§ **PROMPT**:
Output every line of the data exactly as it appears.

§ **RAW DATA**:

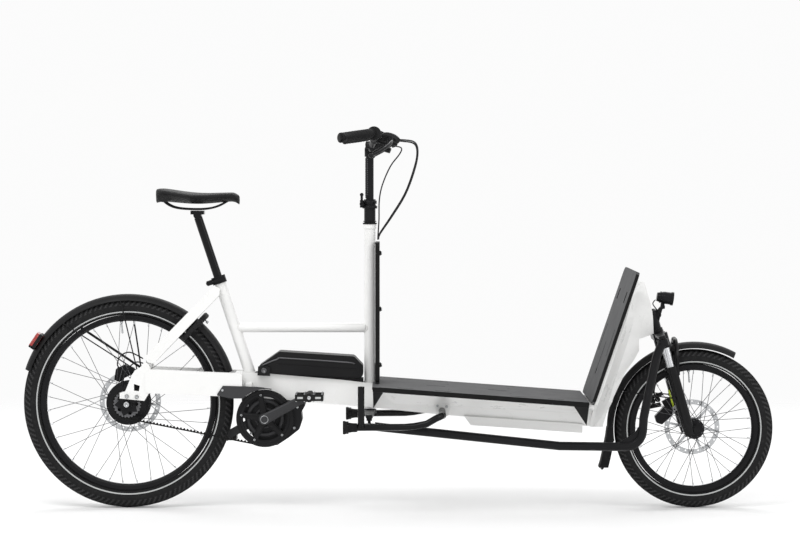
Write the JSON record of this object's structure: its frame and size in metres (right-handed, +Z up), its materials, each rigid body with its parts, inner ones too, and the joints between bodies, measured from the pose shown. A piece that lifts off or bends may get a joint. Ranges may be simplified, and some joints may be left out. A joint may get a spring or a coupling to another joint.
{
  "type": "cargo bicycle",
  "caption": "Front-loading electric cargo bicycle with a low flat deck, slanted front panel, mid motor, toothed belt, disc brakes, tie-rod steering, suspension fork and folding stand",
  "frame": {"origin": "on the ground under the middle of the bicycle's length and width, wheels resting on the ground", "axes": "+X forward, +Y to the rider's left, +Z up"},
  "size_m": [2.4396, 0.6766, 1.2335],
  "materials": {
    "frame_white": "gloss",
    "black_metal": "satin",
    "deck_grey": "matte",
    "black_plastic": "matte",
    "red_lens": "gloss",
    "battery_black": "satin",
    "motor_black": "satin",
    "cover_grey": "matte",
    "steel": "satin",
    "cable_black": "satin",
    "belt_rubber": "matte",
    "silver_metal": "satin",
    "grip_rubber": "matte",
    "lamp_black": "satin",
    "tyre_black": "matte",
    "rim_black": "satin",
    "pedal_black": "matte",
    "saddle_black": "matte"
  },
  "bodies": {
    "frame": {"main_beam": "frame_white", "chainstay_right": "frame_white", "chainstay_left": "frame_white", "rear_axle": "black_metal", "seat_tube": "frame_white", "top_tube": "frame_white", "column_tube": "frame_white", "seatstays": "frame_white", "cargo_hull": "frame_white", "head_tube": "black_metal", "front_shell": "frame_white", "deck": "deck_grey", "rear_board": "deck_grey", "front_panel": "deck_grey", "rear_fender": "black_plastic", "tail_light": "red_lens", "battery_base": "black_plastic", "motor": "motor_black", "belt_cover": "cover_grey", "ring_lock": "black_plastic", "seat_collar": "black_metal", "rear_caliper": "black_metal", "stand_bracket": "frame_white", "frame_cables": "cable_black", "drive_belt": "belt_rubber"},
    "battery": {"battery": "battery_black"},
    "lock_bow": {"lock_shackle": "steel"},
    "steering_column": {"column_shaft": "black_metal"},
    "stem": {"stem_post": "black_metal", "handlebar": "black_metal", "grips": "grip_rubber", "cockpit": "black_plastic", "control_cables": "cable_black"},
    "lever_right": {"brake_lever_right": "black_metal"},
    "lever_left": {"brake_lever_left": "black_metal"},
    "shifter": {"twist_shifter": "black_plastic"},
    "post_lever": {"clamp_lever": "black_metal"},
    "socket": {"rod_socket": "steel"},
    "rod": {"tie_rod": "black_metal"},
    "fork": {"fork_crown": "black_metal", "stanchions": "silver_metal"},
    "lowers": {"fork_lowers": "black_metal", "front_fender": "black_plastic", "front_caliper": "black_metal"},
    "lamp": {"headlight": "lamp_black"},
    "front_wheel": {"front_tyre": "tyre_black", "front_rim": "rim_black", "front_spokes": "steel", "front_hub": "black_metal"},
    "rear_wheel": {"rear_tyre": "tyre_black", "rear_rim": "rim_black", "rear_spokes": "steel", "rear_hub": "black_metal"},
    "hub_pulley": {"rear_sprocket": "silver_metal"},
    "cranks": {"crankset": "black_metal"},
    "right_pedal": {"pedal_right": "pedal_black"},
    "left_pedal": {"pedal_left": "pedal_black"},
    "stand": {"stand_legs": "black_metal"},
    "seat": {"seat_post": "black_metal", "saddle": "saddle_black"}
  },
  "joints": [
    {"name": "rear_wheel_spin", "type": "hinge", "parent": "frame", "child": "rear_wheel", "pos_m": [-0.8755, 0, 0.3415], "axis": [0, 1, 0], "continuous": true},
    {"name": "hub_pulley_spin", "type": "hinge", "parent": "frame", "child": "hub_pulley", "pos_m": [-0.8755, 0, 0.3415], "axis": [0, 1, 0], "continuous": true},
    {"name": "crank_spin", "type": "hinge", "parent": "frame", "child": "cranks", "pos_m": [-0.4295, 0, 0.295], "axis": [0, 1, 0], "continuous": true},
    {"name": "right_pedal_spin", "type": "hinge", "parent": "cranks", "child": "right_pedal", "pos_m": [-0.28205, -0.15, 0.3734], "axis": [0, 1, 0], "continuous": true},
    {"name": "left_pedal_spin", "type": "hinge", "parent": "cranks", "child": "left_pedal", "pos_m": [-0.57695, 0.15, 0.2166], "axis": [0, 1, 0], "continuous": true},
    {"name": "steering", "type": "hinge", "parent": "frame", "child": "steering_column", "pos_m": [-0.0905, 0, 0.9], "axis": [0, 0, 1], "range_deg": [-28, 28]},
    {"name": "stem_height", "type": "slide", "parent": "steering_column", "child": "stem", "axis": [0, 0, 1], "range_m": [0, 0.06]},
    {"name": "lever_right_pull", "type": "hinge", "parent": "stem", "child": "lever_right", "pos_m": [-0.0235, -0.19, 1.196], "axis": [0, 0, -1], "range_deg": [0, 14], "stiffness_Nm_per_rad": 1.2, "springref_deg": -22.92},
    {"name": "lever_left_pull", "type": "hinge", "parent": "stem", "child": "lever_left", "pos_m": [-0.0235, 0.19, 1.196], "axis": [0, 0, 1], "range_deg": [0, 14], "stiffness_Nm_per_rad": 1.2, "springref_deg": -22.92},
    {"name": "shifter_twist", "type": "hinge", "parent": "stem", "child": "shifter", "pos_m": [-0.0733, -0.18, 1.2119], "axis": [-0.0619, -0.9908, 0.1207], "range_deg": [-60, 60]},
    {"name": "post_lever_open", "type": "hinge", "parent": "steering_column", "child": "post_lever", "pos_m": [-0.1165, -0.017, 0.988], "axis": [0, -1, 0], "range_deg": [0, 100]},
    {"name": "socket_swivel", "type": "hinge", "parent": "steering_column", "child": "socket", "pos_m": [-0.0905, -0.19, 0.283], "axis": [0, 0, 1], "range_deg": [-30, 30]},
    {"name": "rod_pitch", "type": "hinge", "parent": "socket", "child": "rod", "pos_m": [-0.0905, -0.19, 0.283], "axis": [0, 1, 0], "range_deg": [-2, 2]},
    {"name": "fork_steer", "type": "hinge", "parent": "frame", "child": "fork", "pos_m": [0.93, 0, 0.258], "axis": [-0.2756, 0, 0.9613], "range_deg": [-28, 28]},
    {"name": "fork_travel", "type": "slide", "parent": "fork", "child": "lowers", "axis": [-0.2756, 0, 0.9613], "range_m": [0, 0.03], "stiffness_N_per_m": 12000, "springref_m": -0.045},
    {"name": "front_wheel_spin", "type": "hinge", "parent": "lowers", "child": "front_wheel", "pos_m": [0.963, 0, 0.258], "axis": [0, 1, 0], "continuous": true},
    {"name": "lamp_tilt", "type": "hinge", "parent": "frame", "child": "lamp", "pos_m": [0.86034, 0, 0.65357], "axis": [0, 1, 0], "range_deg": [-5, 12]},
    {"name": "lock_close", "type": "hinge", "parent": "frame", "child": "lock_bow", "pos_m": [-0.66975, 0, 0.57641], "axis": [0.7242, 0, -0.6896], "range_deg": [0, 106]},
    {"name": "battery_lift", "type": "slide", "parent": "frame", "child": "battery", "axis": [0, 0, 1], "range_m": [0, 0.045]},
    {"name": "stand_fold", "type": "hinge", "parent": "frame", "child": "stand", "pos_m": [0.1435, 0, 0.319], "axis": [0, -1, 0], "range_deg": [0, 84]},
    {"name": "seat_height", "type": "slide", "parent": "frame", "child": "seat", "axis": [-0.3142, 0, 0.9494], "range_m": [-0.08, 0.06]}
  ],
  "couplings": [
    {"joint": "hub_pulley_spin", "follows": "crank_spin", "ratio": 1.9231},
    {"joint": "socket_swivel", "follows": "steering", "ratio": -1},
    {"joint": "rod_pitch", "follows": "steering", "ratio": -0.052},
    {"joint": "fork_steer", "follows": "steering", "ratio": 0.965}
  ]
}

§ **RESPONSE**:
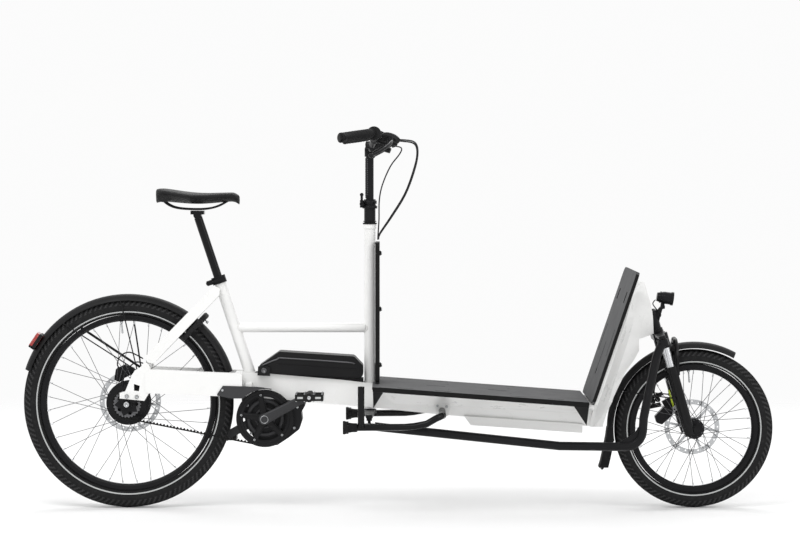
Write the JSON record of this object's structure: its frame and size in metres (right-handed, +Z up), its materials, each rigid body with its parts, inner ones too, and the joints between bodies, measured from the pose shown. A piece that lifts off or bends may get a joint. Ranges may be simplified, and some joints may be left out. A joint may get a spring or a coupling to another joint.
{
  "type": "cargo bicycle",
  "caption": "Front-loading electric cargo bicycle with a low flat deck, slanted front panel, mid motor, toothed belt, disc brakes, tie-rod steering, suspension fork and folding stand",
  "frame": {"origin": "on the ground under the middle of the bicycle's length and width, wheels resting on the ground", "axes": "+X forward, +Y to the rider's left, +Z up"},
  "size_m": [2.4396, 0.6766, 1.2335],
  "materials": {
    "frame_white": "gloss",
    "black_metal": "satin",
    "deck_grey": "matte",
    "black_plastic": "matte",
    "red_lens": "gloss",
    "battery_black": "satin",
    "motor_black": "satin",
    "cover_grey": "matte",
    "steel": "satin",
    "cable_black": "satin",
    "belt_rubber": "matte",
    "silver_metal": "satin",
    "grip_rubber": "matte",
    "lamp_black": "satin",
    "tyre_black": "matte",
    "rim_black": "satin",
    "pedal_black": "matte",
    "saddle_black": "matte"
  },
  "bodies": {
    "frame": {"main_beam": "frame_white", "chainstay_right": "frame_white", "chainstay_left": "frame_white", "rear_axle": "black_metal", "seat_tube": "frame_white", "top_tube": "frame_white", "column_tube": "frame_white", "seatstays": "frame_white", "cargo_hull": "frame_white", "head_tube": "black_metal", "front_shell": "frame_white", "deck": "deck_grey", "rear_board": "deck_grey", "front_panel": "deck_grey", "rear_fender": "black_plastic", "tail_light": "red_lens", "battery_base": "black_plastic", "motor": "motor_black", "belt_cover": "cover_grey", "ring_lock": "black_plastic", "seat_collar": "black_metal", "rear_caliper": "black_metal", "stand_bracket": "frame_white", "frame_cables": "cable_black", "drive_belt": "belt_rubber"},
    "battery": {"battery": "battery_black"},
    "lock_bow": {"lock_shackle": "steel"},
    "steering_column": {"column_shaft": "black_metal"},
    "stem": {"stem_post": "black_metal", "handlebar": "black_metal", "grips": "grip_rubber", "cockpit": "black_plastic", "control_cables": "cable_black"},
    "lever_right": {"brake_lever_right": "black_metal"},
    "lever_left": {"brake_lever_left": "black_metal"},
    "shifter": {"twist_shifter": "black_plastic"},
    "post_lever": {"clamp_lever": "black_metal"},
    "socket": {"rod_socket": "steel"},
    "rod": {"tie_rod": "black_metal"},
    "fork": {"fork_crown": "black_metal", "stanchions": "silver_metal"},
    "lowers": {"fork_lowers": "black_metal", "front_fender": "black_plastic", "front_caliper": "black_metal"},
    "lamp": {"headlight": "lamp_black"},
    "front_wheel": {"front_tyre": "tyre_black", "front_rim": "rim_black", "front_spokes": "steel", "front_hub": "black_metal"},
    "rear_wheel": {"rear_tyre": "tyre_black", "rear_rim": "rim_black", "rear_spokes": "steel", "rear_hub": "black_metal"},
    "hub_pulley": {"rear_sprocket": "silver_metal"},
    "cranks": {"crankset": "black_metal"},
    "right_pedal": {"pedal_right": "pedal_black"},
    "left_pedal": {"pedal_left": "pedal_black"},
    "stand": {"stand_legs": "black_metal"},
    "seat": {"seat_post": "black_metal", "saddle": "saddle_black"}
  },
  "joints": [
    {"name": "rear_wheel_spin", "type": "hinge", "parent": "frame", "child": "rear_wheel", "pos_m": [-0.8755, 0, 0.3415], "axis": [0, 1, 0], "continuous": true},
    {"name": "hub_pulley_spin", "type": "hinge", "parent": "frame", "child": "hub_pulley", "pos_m": [-0.8755, 0, 0.3415], "axis": [0, 1, 0], "continuous": true},
    {"name": "crank_spin", "type": "hinge", "parent": "frame", "child": "cranks", "pos_m": [-0.4295, 0, 0.295], "axis": [0, 1, 0], "continuous": true},
    {"name": "right_pedal_spin", "type": "hinge", "parent": "cranks", "child": "right_pedal", "pos_m": [-0.28205, -0.15, 0.3734], "axis": [0, 1, 0], "continuous": true},
    {"name": "left_pedal_spin", "type": "hinge", "parent": "cranks", "child": "left_pedal", "pos_m": [-0.57695, 0.15, 0.2166], "axis": [0, 1, 0], "continuous": true},
    {"name": "steering", "type": "hinge", "parent": "frame", "child": "steering_column", "pos_m": [-0.0905, 0, 0.9], "axis": [0, 0, 1], "range_deg": [-28, 28]},
    {"name": "stem_height", "type": "slide", "parent": "steering_column", "child": "stem", "axis": [0, 0, 1], "range_m": [0, 0.06]},
    {"name": "lever_right_pull", "type": "hinge", "parent": "stem", "child": "lever_right", "pos_m": [-0.0235, -0.19, 1.196], "axis": [0, 0, -1], "range_deg": [0, 14], "stiffness_Nm_per_rad": 1.2, "springref_deg": -22.92},
    {"name": "lever_left_pull", "type": "hinge", "parent": "stem", "child": "lever_left", "pos_m": [-0.0235, 0.19, 1.196], "axis": [0, 0, 1], "range_deg": [0, 14], "stiffness_Nm_per_rad": 1.2, "springref_deg": -22.92},
    {"name": "shifter_twist", "type": "hinge", "parent": "stem", "child": "shifter", "pos_m": [-0.0733, -0.18, 1.2119], "axis": [-0.0619, -0.9908, 0.1207], "range_deg": [-60, 60]},
    {"name": "post_lever_open", "type": "hinge", "parent": "steering_column", "child": "post_lever", "pos_m": [-0.1165, -0.017, 0.988], "axis": [0, -1, 0], "range_deg": [0, 100]},
    {"name": "socket_swivel", "type": "hinge", "parent": "steering_column", "child": "socket", "pos_m": [-0.0905, -0.19, 0.283], "axis": [0, 0, 1], "range_deg": [-30, 30]},
    {"name": "rod_pitch", "type": "hinge", "parent": "socket", "child": "rod", "pos_m": [-0.0905, -0.19, 0.283], "axis": [0, 1, 0], "range_deg": [-2, 2]},
    {"name": "fork_steer", "type": "hinge", "parent": "frame", "child": "fork", "pos_m": [0.93, 0, 0.258], "axis": [-0.2756, 0, 0.9613], "range_deg": [-28, 28]},
    {"name": "fork_travel", "type": "slide", "parent": "fork", "child": "lowers", "axis": [-0.2756, 0, 0.9613], "range_m": [0, 0.03], "stiffness_N_per_m": 12000, "springref_m": -0.045},
    {"name": "front_wheel_spin", "type": "hinge", "parent": "lowers", "child": "front_wheel", "pos_m": [0.963, 0, 0.258], "axis": [0, 1, 0], "continuous": true},
    {"name": "lamp_tilt", "type": "hinge", "parent": "frame", "child": "lamp", "pos_m": [0.86034, 0, 0.65357], "axis": [0, 1, 0], "range_deg": [-5, 12]},
    {"name": "lock_close", "type": "hinge", "parent": "frame", "child": "lock_bow", "pos_m": [-0.66975, 0, 0.57641], "axis": [0.7242, 0, -0.6896], "range_deg": [0, 106]},
    {"name": "battery_lift", "type": "slide", "parent": "frame", "child": "battery", "axis": [0, 0, 1], "range_m": [0, 0.045]},
    {"name": "stand_fold", "type": "hinge", "parent": "frame", "child": "stand", "pos_m": [0.1435, 0, 0.319], "axis": [0, -1, 0], "range_deg": [0, 84]},
    {"name": "seat_height", "type": "slide", "parent": "frame", "child": "seat", "axis": [-0.3142, 0, 0.9494], "range_m": [-0.08, 0.06]}
  ],
  "couplings": [
    {"joint": "hub_pulley_spin", "follows": "crank_spin", "ratio": 1.9231},
    {"joint": "socket_swivel", "follows": "steering", "ratio": -1},
    {"joint": "rod_pitch", "follows": "steering", "ratio": -0.052},
    {"joint": "fork_steer", "follows": "steering", "ratio": 0.965}
  ]
}